The Little Things Done Well!
Welcome to the new financial year and all that entails! The community I find myself in these days measures the successes and failures around the financial year start and finish for its returns. For most in the Australian superannuation system you will see a negative return for the last 12 months and this will be marked harshly as a failure. Now of course it’s not a great sign of doing things well but remember the main issue for funds is that they must be invested all of the time. That is very different to what our mandates are as private traders. We can move in and out as well as sit on our hands when needed.
I have had a forced benching from markets due to COVID and that can be a good thing as it allows us to see things through a different lens. Whilst I didn’t have the headspace to perform the normal routines of analysis and trade management, I did have some time to read and review the “noise” that’s out there from all different market segments. As I mentioned in my last article the 50% level is such a simple but powerful tool to understand what markets “may” do in the future. We continue to see pessimism and a revaluation of global economies post COVID, inflation and interest rate hikes.
Last month l looked at how the SPI200 had run into the June seasonal date and how the 50% levels were in play. We may say as “expected” we saw the short side of the market slow and a short-term low form and that the balance of buying and selling pressure came together in what is a more sideways pattern.
Chart 1 shows the COVID sell off in 2020 and the current run down from All-Time High. We can also see the halfway point of the range from 2020 to 2022. Both techniques generate a 50% level to watch, and both are currently lower than the current prices. If markets were to continue lower these would both be price pressure points to watch and could be useful areas to watch for setups with our other tools.
Chart 1 – Daily Bar Chart SPI200
When I mentioned “noise” in the markets there continues to be so many “channels” for information and opinions to saturate our headspace. There is no possible way for us to process and equally evaluate all these signals. The one I currently find is making the most noise is how a large segment of gold/silver “stackers” are preparing for the end of the fiat currency “experiment” and a return, somehow, to a gold-backed currency system.
Now each to their own as they say, I won’t argue a case of for or against that type of event occurring, but the world would become a very different place if that was to occur. One of the main themes in this space is that gold prices are artificially suppressed by futures markets and sovereign governments are buying tonnes of gold and storing it for the future Armageddon.
I don’t see any issues with holding precious metals and I have benefited from trading them over the years.
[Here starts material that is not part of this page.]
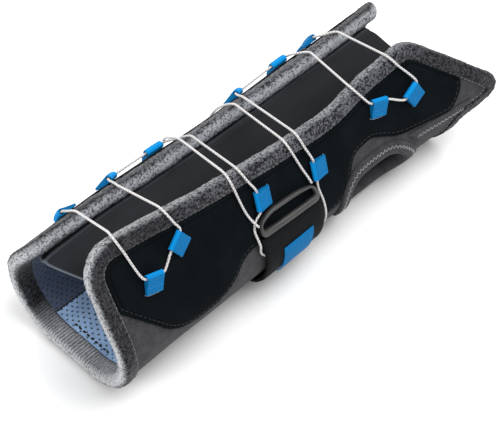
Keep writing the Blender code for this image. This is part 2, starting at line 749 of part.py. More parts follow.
def cords(eyes):
    """Two laces that meet under the strap, and the pull cord through the strap's hem."""
    left = STRAP_PLACE - STRAP_WIDTH / 2
    right = STRAP_PLACE + STRAP_WIDTH / 2
    low = CLEAR + LACE / 2 + 0.15 * MM
    high = low + PANEL + CLEAR
    over = high + LACE + 2 * CLEAR
    tuck = STRAP_RISE[1] + 4.5 * MM
    hidden = STRAP_TOP - 12 * MM
    beside = LACE / 2 + 3 * CLEAR
    top = STRAP_TOP + HANDLE_HEIGHT
    lace_proximal = (
        "far_loop_1",
        (-1, 0.135 * LENGTH, 0),
        (1, 0.079 * LENGTH, 0),
        "near_loop_1",
        "near_loop_2",
        (1, 0.194 * LENGTH, 0),
        (-1, 0.230 * LENGTH, 0),
        "far_loop_2",
        "far_loop_3",
        (-1, 0.412 * LENGTH, 0),
        (1, 0.368 * LENGTH, 0),
        "near_loop_3",
        (left + 1.2 * MM, top - 0.6 * MM, high),
        (left - beside, top - 4 * MM, high),
        (left - beside, STRAP_TOP + 1 * MM, high),
        (left - beside, STRAP_TOP - 1.5 * MM, high),
        (left - beside, STRAP_TOP - 5.5 * MM, low),
        (left + 1.5 * MM, STRAP_TOP - 9.5 * MM, low),
        (left + 6 * MM, hidden, low),
        (left + 11 * MM, hidden, low),
        (STRAP_PLACE - CLEAR, hidden, low),
    )
    lace_distal = (
        (STRAP_PLACE + CLEAR, tuck, low),
        (right - 10 * MM, tuck, low),
        (right - 4 * MM, tuck, low),
        (right + beside, tuck + 6 * MM, low),
        (right + beside + 0.4 * MM, tuck + 9.5 * MM, low),
        (right + beside + 0.4 * MM, STRAP_TOP - 13 * MM, high),
        (right + beside + 0.4 * MM, STRAP_TOP - 2 * MM, high),
        (right + beside, STRAP_TOP + 4 * MM, high),
        "near_loop_4",
        (1, 0.513 * LENGTH, 0),
        (-1, 0.562 * LENGTH, 0),
        "far_loop_4",
        "far_loop_5",
        (-1, 0.737 * LENGTH, 0),
        (1, 0.675 * LENGTH, 0),
        "near_loop_5",
        "near_loop_6",
        (1, 0.777 * LENGTH, 0),
        (-1, 0.816 * LENGTH, 0),
        "far_loop_6",
    )
    hem = -STRAP_FOOT + HEM_WIDTH / 2
    bore = CLEAR + HEM_PLY / 2
    pull_cord = (
        (left + 0.2 * MM, top - 3.3 * MM, over),
        (left - 0.9 * MM, top - 1.2 * MM, over),
        (left - 2.4 * MM, top + 5 * MM, high),
        (1, 0.339 * LENGTH, 0),
        (-1, 0.392 * LENGTH, LACE + 2 * CLEAR),
        (left + 8.4 * MM, hem - 34 * MM, over + 0.6 * MM),
        (left + 7.9 * MM, hem - 28 * MM, high + 0.3 * MM),
        (left + 6 * MM, hem - 21 * MM, high),
        (left - 1 * MM, hem - 13 * MM, high),
        (left - 3.5 * MM, hem - 6 * MM, bore),
        (left - 2.5 * MM, hem - 1 * MM, bore),
        (left, hem, bore),
        (left + 5 * MM, hem, bore),
        (STRAP_PLACE, hem, bore),
        (right - 5 * MM, hem, bore),
        (right, hem, bore),
        (right + 2.5 * MM, hem - 1.2 * MM, bore),
        (right + 3.2 * MM, hem - 7 * MM, bore),
        (right + 3 * MM, hem - 14 * MM, high),
        (right + 3.6 * MM, hem - 30 * MM, high),
        (-1, 0.534 * LENGTH, 0),
        (1, 0.483 * LENGTH, 0),
        (right - 3.6 * MM, top + 6 * MM, high),
        (right - 2.2 * MM, top - 1 * MM, high + 1 * MM),
        (right - 1.9 * MM, top - 3 * MM, high + 1 * MM),
    )
    for name, stops, diameter in (
        ("lace_proximal", lace_proximal, LACE),
        ("lace_distal", lace_distal, LACE),
        ("pull_cord", pull_cord, PULL),
    ):
        cord_tube(name, cord_route(stops, eyes, diameter), diameter)


def tongue():
    """The thin tongue between the rims: a sheet that sags from wall to wall."""
    inside = -WALL - LINING - 2 * CLEAR - TONGUE / 2
    start, end = TONGUE_ENDS[0] * LENGTH, TONGUE_ENDS[1] * LENGTH
    bm = bmesh.new()
    along, wide = STATIONS, 10
    bmesh.ops.create_grid(bm, x_segments=along, y_segments=wide, size=1)
    for vert in bm.verts:
        u, t = (vert.co.x + 1) / 2, (vert.co.y + 1) / 2
        corner = min(t, 1 - t) / TONGUE_ROUND
        trim = TONGUE_CORNER * (1 - math.sqrt(max(0, 1 - (1 - min(corner, 1)) ** 2)))
        x = start + trim + (end - start - 2 * trim) * u
        far = on_wall(-1, x, TONGUE_FAR, inside)
        near = bend(x, TONGUE_NEAR, inside)
        low = (far + near) / 2 - Vector((0, 0, TONGUE_SAG))
        vert.co = far * (1 - t) ** 2 + low * 2 * t * (1 - t) + near * t ** 2
    bmesh.ops.recalc_face_normals(bm, faces=bm.faces)
    sheet = add_object("tongue", bm)
    thick = sheet.modifiers.new("Ply", "SOLIDIFY")
    thick.thickness = TONGUE
    thick.offset = 0
    finish(sheet, "tongue")


def main():
    for old in list(bpy.data.objects):
        bpy.data.objects.remove(old)
    sleeve_pieces()
    strap_pieces()
    pull_handle()
    cords(loops())
    tongue()


main()
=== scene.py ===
"""Looks of the laced wrist brace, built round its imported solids.

Cloth is cut in pattern coordinates: x runs along the forearm from the elbow end, a runs round the arm
from the middle of the base (positive on the near side), and h is the height above the sleeve's outer
face. bent() lays pattern points round the arm.
"""
import math

import bmesh
import bpy
import numpy as np
from mathutils import Matrix, Vector, noise


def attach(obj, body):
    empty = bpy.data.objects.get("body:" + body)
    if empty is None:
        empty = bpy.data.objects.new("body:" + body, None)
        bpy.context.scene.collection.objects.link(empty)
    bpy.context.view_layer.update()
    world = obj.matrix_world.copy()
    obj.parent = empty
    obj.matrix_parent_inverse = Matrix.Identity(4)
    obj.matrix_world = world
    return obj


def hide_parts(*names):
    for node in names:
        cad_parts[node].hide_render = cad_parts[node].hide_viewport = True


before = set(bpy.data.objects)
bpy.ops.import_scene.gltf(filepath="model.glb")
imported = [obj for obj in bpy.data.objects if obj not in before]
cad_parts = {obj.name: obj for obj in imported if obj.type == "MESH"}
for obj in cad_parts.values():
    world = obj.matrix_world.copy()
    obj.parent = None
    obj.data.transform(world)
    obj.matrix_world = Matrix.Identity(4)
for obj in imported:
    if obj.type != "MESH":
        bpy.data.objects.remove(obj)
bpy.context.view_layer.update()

bl_info = {
    "name": "Laced wrist brace",
    "version": (1, 0, 0),
    "blender": (4, 5, 0),
    "location": "3D View > Sidebar > Brace",
    "description": "Dresses a wrist brace in plush, velour, webbing and laces",
    "category": "Object",
}

MM = 0.001

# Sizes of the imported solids
LENGTH = 255 * MM
NEAR_GIRTH = 122.5 * MM
FAR_GIRTH = 88 * MM
FLAT_HALF = 12 * MM
SIDE_RADIUS = 30 * MM
CORNER = 14 * MM
CLEAR = 0.3 * MM
WALL = 4.5 * MM
LINING = 1.0 * MM
PANEL = 1.2 * MM
BINDING_PLY = 1.3 * MM
BINDING_WIDTH = 6.2 * MM
BINDING_REACH = 1.9 * MM
INNER_WIDTH = 8.4 * MM
MARGIN = BINDING_WIDTH + 0.5 * MM
TAPE = 0.9 * MM
TONGUE = 1.5 * MM
SEAM_PLACE = 22 * MM
STRAP_WIDTH = 39 * MM
STRAP_PLY = 1.8 * MM
STRAP_PLACE = 110.7 * MM
STRAP_TOP = 68.2 * MM
STRAP_FOOT = 43 * MM
STRAP_SLANT = 1.1 * MM
STRAP_RISE = (23 * MM, 34 * MM)
HEM_WIDTH = 5.6 * MM
HEM_PLY = 3.2 * MM
HANDLE_PLY = 3.0 * MM
HANDLE_HEIGHT = 12.6 * MM
HANDLE_BAR = 3.5 * MM
HANDLE_ARCH = 2.1 * MM
HANDLE_PROUD = 0.5 * MM
HANDLE_TAPER = 1.0 * MM
TAB_WIDTH = 20 * MM
TAB_HEIGHT = 19 * MM
TAB_PLY = 0.8 * MM
TAB_TOP = 58.5 * MM
TAB_SHIFT = 0.8 * MM
LACE = 1.2 * MM
EASE = 0.60 * MM
WEB_WIDTH = 9.5 * MM
WEB_LENGTH = 10 * MM
WEB_PLY = 0.6 * MM
WEB_SEWN = 2.2
MOUTH = 0.7 * MM
TONGUE_ENDS = (0.055, 0.915)
TONGUE_FAR = 9.5 * MM
TONGUE_NEAR = 66 * MM
TONGUE_SAG = 5 * MM
TONGUE_CORNER = 8 * MM

# Section along the brace: share of the length, near and far bend, near turn in degrees, raised base
SECTIONS = (
    (0.00, 0.99, 0.94, 116, 0),
    (0.20, 0.94, 0.95, 116, 1),
    (0.35, 0.92, 0.92, 116, 1),
    (0.60, 0.89, 0.90, 116, 1),
    (0.72, 0.86, 0.90, 116, 0.6),
    (0.88, 0.94, 0.92, 116, 0),
    (1.00, 1.02, 0.93, 116, 0),
)

# Rims: share of the length, share of the girth
NEAR_RIM = (
    (0.0, 1.0), (0.12, 0.952), (0.21, 0.912), (0.355, 0.864),
    (0.47, 0.834), (0.61, 0.814), (0.745, 0.841), (0.828, 0.878),
)
FAR_RIM = ((0.0, 0.90), (0.12, 0.955), (0.235, 0.985), (0.47, 0.935), (0.70, 0.945), (0.95, 0.955))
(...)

Gold has again returned as an all or nothing approach for some, the same argument has been made by many around crypto currencies and we have all seen the volatility in that space. I cannot tell the future on where these assets become the new currency of transaction at the local supermarket, but I can study the price action and do the simple things well.
Chart 2 shows the US gold futures chart from the lowest point we have in ProfitSource in 1999 at $253.20 per ounce. Using that low as a Lows Resistance Card we can see there have been areas where this could have been combined with our other price pressure tools to form clusters. The current All-Time High in 2020 is very close to 8.25 times the low and we have recently seen a Double Top pattern with the 2022 high.
Chart 2 – Monthly Bar Chart GC-SpotV
Chart 3 shows the more recent pattern of a double top and subsequent run down. As we are closing in on the lows around $1673.30, I will be closely watching to see if those lows hold. As we know David’s rule around double top and bottom patterns we could be seeing some downside targets significantly further away from where we are now.
Chart 3 – Monthly Bar Chart GC-SpotV
This could all eventuate into nothing, and that is part and parcel of what we do as traders, we undertake analysis and then wait to see what markets do and trade according to our trading plan. I see this as far more engaging and reliable than attempting to predict the downside of fiat currency systems globally.
The gold and silver markets come and go in terms of the spotlight, but they are worth pursuing in the current market and with so many Australian resources companies that are in this space. As a commodity they have intrinsic value in jewellery, but their industrial uses continue to grow. Just a word of caution, they do attract participants to the market that have some weird and wonderful thoughts on them as my recent look down the well opened my eyes too.